The court then weighed the reliability of that DCF value against the reliability of the merger consideration and determined to give exclusive weight to the latter, though noted that the DCF analysis was “confirmatory.” Id. at *40. The court reasoned that the DCF valuation still depended on the unreliable management projections and that the petitioners’ position would reflect a “massive market failure ... [i]n the wake of a robust pre-signing auction.” Id. at *40-41. As such, the court found the company’s fair value to be equal to the $83 per-share merger consideration. Id.
Conclusion
The court’s decision in PetSmart to defer to the deal price represents a significant defeat for appraisal arbitrageurs and perhaps is a watershed moment in Delaware appraisal jurisprudence, signifying increased judicial deference to the “elegance” of the deal price, Id. at *40 n.439, whereby the court will not second-guess the price to which a willing buyer and willing seller have agreed in an arm’s-length transaction in the market absent unusual circumstances.
In important respects, PetSmart expands the contexts in which the court will defer to the merger price rather than use the DCF valuation method, thereby further limiting the situations in which fair value may be determined by the often-volatile, assumption-based DCF valuation method on which arbitrageurs have relied for their returns. Most notably, the court assuaged transaction planners’ concerns, arising from the decision last year in In re Appraisal of Dell Inc., 2016 WL 3186538, at *29 (Del. Ch. May 31, 2016), that private equity buyouts might be viewed as inherently resulting in a deal price below fair value because of the use of LBO pricing models, which derive a price a financial sponsor can pay while still achieving a particular internal rate of return. In PetSmart, the court soundly rejected that proposition, explaining that it would be improper for it to rely on economic theory absent record evidence supporting the application of the theory in the particular case, and finding no such evidence in the trial record. 2017 WL 2303599, at *1 & 29 n.352. The court further noted the fallacy of the proposition, observing that both strategic and financial acquirers generally pay more than a target company’s value and that financial bidders may even be willing to pay more than strategic bidders in certain contexts because they may be more inclined to take on risk. Id. at *29 n.352.
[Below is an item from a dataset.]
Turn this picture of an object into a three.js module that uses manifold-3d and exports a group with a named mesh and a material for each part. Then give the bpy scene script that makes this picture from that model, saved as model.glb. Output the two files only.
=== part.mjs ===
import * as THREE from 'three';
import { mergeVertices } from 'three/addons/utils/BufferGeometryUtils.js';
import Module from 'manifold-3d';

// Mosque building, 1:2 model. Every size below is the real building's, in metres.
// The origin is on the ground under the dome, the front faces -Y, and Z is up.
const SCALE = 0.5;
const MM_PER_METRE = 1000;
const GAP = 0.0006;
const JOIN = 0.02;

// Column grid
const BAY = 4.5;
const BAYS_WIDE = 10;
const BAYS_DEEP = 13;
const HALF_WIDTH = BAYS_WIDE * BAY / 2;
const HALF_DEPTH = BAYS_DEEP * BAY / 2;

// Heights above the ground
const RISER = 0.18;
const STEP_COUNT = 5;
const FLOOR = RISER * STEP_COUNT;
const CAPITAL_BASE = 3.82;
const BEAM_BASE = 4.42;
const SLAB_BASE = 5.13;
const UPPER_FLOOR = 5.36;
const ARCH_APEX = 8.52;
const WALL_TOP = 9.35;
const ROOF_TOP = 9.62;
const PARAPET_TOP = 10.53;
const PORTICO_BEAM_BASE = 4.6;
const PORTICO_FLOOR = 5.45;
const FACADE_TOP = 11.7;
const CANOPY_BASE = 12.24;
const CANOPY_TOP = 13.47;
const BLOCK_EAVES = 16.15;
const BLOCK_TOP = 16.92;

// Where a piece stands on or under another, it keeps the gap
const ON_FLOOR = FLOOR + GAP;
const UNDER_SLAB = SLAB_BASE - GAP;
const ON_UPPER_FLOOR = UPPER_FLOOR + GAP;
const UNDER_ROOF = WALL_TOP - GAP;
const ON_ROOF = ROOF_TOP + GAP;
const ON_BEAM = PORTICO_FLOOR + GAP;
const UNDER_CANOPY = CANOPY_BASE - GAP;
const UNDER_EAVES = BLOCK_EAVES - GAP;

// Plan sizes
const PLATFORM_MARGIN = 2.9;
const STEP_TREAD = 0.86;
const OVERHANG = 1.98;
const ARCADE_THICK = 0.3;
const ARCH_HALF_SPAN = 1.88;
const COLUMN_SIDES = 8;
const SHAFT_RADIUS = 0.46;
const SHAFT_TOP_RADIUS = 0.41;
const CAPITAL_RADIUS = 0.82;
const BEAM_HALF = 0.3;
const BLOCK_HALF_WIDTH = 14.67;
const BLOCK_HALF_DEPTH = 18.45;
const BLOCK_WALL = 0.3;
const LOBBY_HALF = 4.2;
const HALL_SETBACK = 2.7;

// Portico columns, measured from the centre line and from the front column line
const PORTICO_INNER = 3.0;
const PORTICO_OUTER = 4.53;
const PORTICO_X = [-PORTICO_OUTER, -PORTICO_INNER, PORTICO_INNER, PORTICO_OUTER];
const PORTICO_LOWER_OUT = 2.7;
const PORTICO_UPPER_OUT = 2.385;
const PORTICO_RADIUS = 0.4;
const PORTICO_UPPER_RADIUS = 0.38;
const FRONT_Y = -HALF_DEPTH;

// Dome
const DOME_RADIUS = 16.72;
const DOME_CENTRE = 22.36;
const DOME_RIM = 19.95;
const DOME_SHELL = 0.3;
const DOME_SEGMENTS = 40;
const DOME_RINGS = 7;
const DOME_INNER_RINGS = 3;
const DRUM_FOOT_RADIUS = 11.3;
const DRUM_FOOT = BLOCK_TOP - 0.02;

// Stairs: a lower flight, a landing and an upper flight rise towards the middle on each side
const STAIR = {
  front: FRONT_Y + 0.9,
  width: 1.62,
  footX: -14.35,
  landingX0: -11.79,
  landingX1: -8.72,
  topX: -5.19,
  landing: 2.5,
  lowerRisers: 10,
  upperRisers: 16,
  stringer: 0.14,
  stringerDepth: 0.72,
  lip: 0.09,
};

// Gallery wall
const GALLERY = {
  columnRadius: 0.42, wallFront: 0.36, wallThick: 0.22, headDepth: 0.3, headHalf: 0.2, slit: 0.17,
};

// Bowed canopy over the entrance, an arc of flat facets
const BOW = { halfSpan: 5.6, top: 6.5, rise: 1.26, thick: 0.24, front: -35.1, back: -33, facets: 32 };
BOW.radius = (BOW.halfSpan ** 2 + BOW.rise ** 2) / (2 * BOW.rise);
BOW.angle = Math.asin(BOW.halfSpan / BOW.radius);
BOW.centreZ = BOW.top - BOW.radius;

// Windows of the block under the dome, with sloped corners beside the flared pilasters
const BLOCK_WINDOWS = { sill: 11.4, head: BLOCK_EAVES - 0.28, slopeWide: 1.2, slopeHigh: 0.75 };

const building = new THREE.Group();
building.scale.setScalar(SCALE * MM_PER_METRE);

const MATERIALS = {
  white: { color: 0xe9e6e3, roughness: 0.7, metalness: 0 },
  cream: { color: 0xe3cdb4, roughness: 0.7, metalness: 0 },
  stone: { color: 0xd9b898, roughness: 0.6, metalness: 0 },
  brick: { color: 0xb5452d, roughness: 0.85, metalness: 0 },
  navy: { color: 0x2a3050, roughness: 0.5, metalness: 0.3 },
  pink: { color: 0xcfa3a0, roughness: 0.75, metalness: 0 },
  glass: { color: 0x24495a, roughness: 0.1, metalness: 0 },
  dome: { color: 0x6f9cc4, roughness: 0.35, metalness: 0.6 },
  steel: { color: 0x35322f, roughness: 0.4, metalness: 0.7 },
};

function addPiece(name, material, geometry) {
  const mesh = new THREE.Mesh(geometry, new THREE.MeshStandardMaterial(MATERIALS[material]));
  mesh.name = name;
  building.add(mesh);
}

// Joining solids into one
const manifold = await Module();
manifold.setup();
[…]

Also noteworthy is the court’s rejection of the petitioners’ argument that the deal price was not reflective of PetSmart’s fair value because the transaction occurred during a valuation low point or period of uncertainty. Id. at *29-30 & n.353. The court found inapposite In re Appraisal of DFC Global Corp., 2016 WL 3753123, at *22 (Del. Ch. July 8, 2016), modified on rearg., Consol. C.A. No. 10107-CB (Del. Ch. Sept. 14, 2016) (declining to rely exclusively on deal price because transaction occurred while company was in performance trough and experiencing significant internal turmoil and regulatory uncertainty), finding that the record demonstrated that PetSmart’s struggles and the industry headwinds it faced were well-known to the market and not of recent origin, and that its improved fourth-quarter 2014 performance (which was followed by poor results in the first quarter of 2015) did not suggest that the company’s problems were transitory. PetSmart, 2017 WL 2303599, at *29-31 & n.353. In so doing, the court distinguished the “acute regulatory uncertainty” involved in DFC from the everyday problems and underperformance plaguing many companies for sale, thereby indicating that only in rare circumstances will the court decline to rely on the deal price because the transaction was inopportunely timed. Id. at *30 n.353.
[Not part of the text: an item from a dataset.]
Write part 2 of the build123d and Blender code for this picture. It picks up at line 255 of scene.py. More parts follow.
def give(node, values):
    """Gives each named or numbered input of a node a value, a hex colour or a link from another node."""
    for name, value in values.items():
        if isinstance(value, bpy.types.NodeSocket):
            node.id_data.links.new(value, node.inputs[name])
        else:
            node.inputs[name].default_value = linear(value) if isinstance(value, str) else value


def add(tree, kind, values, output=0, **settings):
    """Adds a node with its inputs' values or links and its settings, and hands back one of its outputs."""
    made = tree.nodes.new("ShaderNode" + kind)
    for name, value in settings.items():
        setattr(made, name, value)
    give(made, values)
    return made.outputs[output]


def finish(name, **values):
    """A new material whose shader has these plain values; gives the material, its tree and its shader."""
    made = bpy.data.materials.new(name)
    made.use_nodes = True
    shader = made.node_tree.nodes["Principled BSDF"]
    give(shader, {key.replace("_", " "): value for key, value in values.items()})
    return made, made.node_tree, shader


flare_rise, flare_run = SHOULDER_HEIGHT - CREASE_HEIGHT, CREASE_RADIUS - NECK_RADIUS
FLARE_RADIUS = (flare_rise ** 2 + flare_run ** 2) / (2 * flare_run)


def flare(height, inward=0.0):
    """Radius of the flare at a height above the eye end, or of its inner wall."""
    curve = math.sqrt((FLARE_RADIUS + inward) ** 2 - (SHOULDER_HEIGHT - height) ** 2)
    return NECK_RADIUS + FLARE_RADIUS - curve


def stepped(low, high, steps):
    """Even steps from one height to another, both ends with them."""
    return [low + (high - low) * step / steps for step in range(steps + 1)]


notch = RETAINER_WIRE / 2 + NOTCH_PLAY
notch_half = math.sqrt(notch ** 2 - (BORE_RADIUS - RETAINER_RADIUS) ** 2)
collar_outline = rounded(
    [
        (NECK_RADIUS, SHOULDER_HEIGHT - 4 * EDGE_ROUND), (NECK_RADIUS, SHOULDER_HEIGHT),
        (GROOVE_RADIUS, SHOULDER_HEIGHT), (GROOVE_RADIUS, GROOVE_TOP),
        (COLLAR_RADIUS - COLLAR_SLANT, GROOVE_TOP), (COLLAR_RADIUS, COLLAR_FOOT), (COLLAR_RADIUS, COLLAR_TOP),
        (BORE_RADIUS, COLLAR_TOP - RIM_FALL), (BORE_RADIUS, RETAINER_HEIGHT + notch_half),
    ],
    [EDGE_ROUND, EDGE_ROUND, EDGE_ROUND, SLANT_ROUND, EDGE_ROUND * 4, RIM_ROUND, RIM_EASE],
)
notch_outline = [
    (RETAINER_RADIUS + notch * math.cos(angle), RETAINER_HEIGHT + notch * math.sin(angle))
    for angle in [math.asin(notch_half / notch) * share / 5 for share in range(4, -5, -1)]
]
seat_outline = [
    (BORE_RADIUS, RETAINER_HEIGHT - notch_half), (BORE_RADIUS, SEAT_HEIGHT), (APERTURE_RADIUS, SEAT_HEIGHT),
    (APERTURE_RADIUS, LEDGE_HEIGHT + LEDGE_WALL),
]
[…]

In addition, the court made clear that it will not undertake a DCF valuation, let alone rely on that methodology rather than defer to the deal price, absent record evidence showing that the management projections to be used are reliable estimates of the company’s expected future cash flows. Thus, the court will not use projections simply because they were management’s best estimates or were disclosed in the merger proxy or tender offer statement. Nor will the court rely on projections that never were approved by the board or used by management to run the business. The court also will not use projections that represent an aspirational sales case or an estimate of the company’s performance as part of the buyer (and not as a going concern). And, critically, the court will not use projections that were created or altered by a party’s paid expert to achieve a litigation outcome that diverges from market reality.
Lastly, the PetSmart decision is an important precedent for Chancery litigators because it allows a corporate defendant to use its executives’ deposition testimony as evidence at trial over a plaintiff’s objection. Parties in Chancery proceedings often stipulate to the admissibility of deposition testimony of fact witnesses, subject to any evidentiary objection as if the testimony were live at trial. In recent years, though, certain plaintiffs firms have refused to observe this common practice, and a decision by the Court in ACP Master Ltd. v. Sprint Corp., 2017 WL 75851, at *3 (Del. Ch. Jan. 9, 2017), holding that a corporate defendant’s use of its executives’ deposition testimony was inadmissible hearsay, served to further embolden them. However, in PetSmart, the court allowed the company to use the deposition testimony of its executives who did not testify at trial pursuant to Court of Chancery Rule 32(a)(3)(B), reasoning that the deposition testimony was admissible even if the company could have brought the witnesses to testify at trial because the witnesses were “out of the state of Delaware” and, without evidence it had “actively taken steps to keep the deponent from setting foot in the court-room,” the company had not “procured” their absence. 2017 WL 2303599, at *5 n.37 (internal quotations, citations, and alterations omitted). For the same reasons, the court also held that the witnesses were “unavailable,” and thus the deposition testimony was not inadmissible hearsay under Delaware Rule of Evidence 804(a)(5) and (b)(1). Id. In addition, the court permitted the company to proffer deposition testimony of witnesses who testified at trial on its behalf under the “rule of completeness” codified in Court of Chancery Rule 32(a)(4) and Delaware Rule of Evidence 106. Id. at *16 n.211.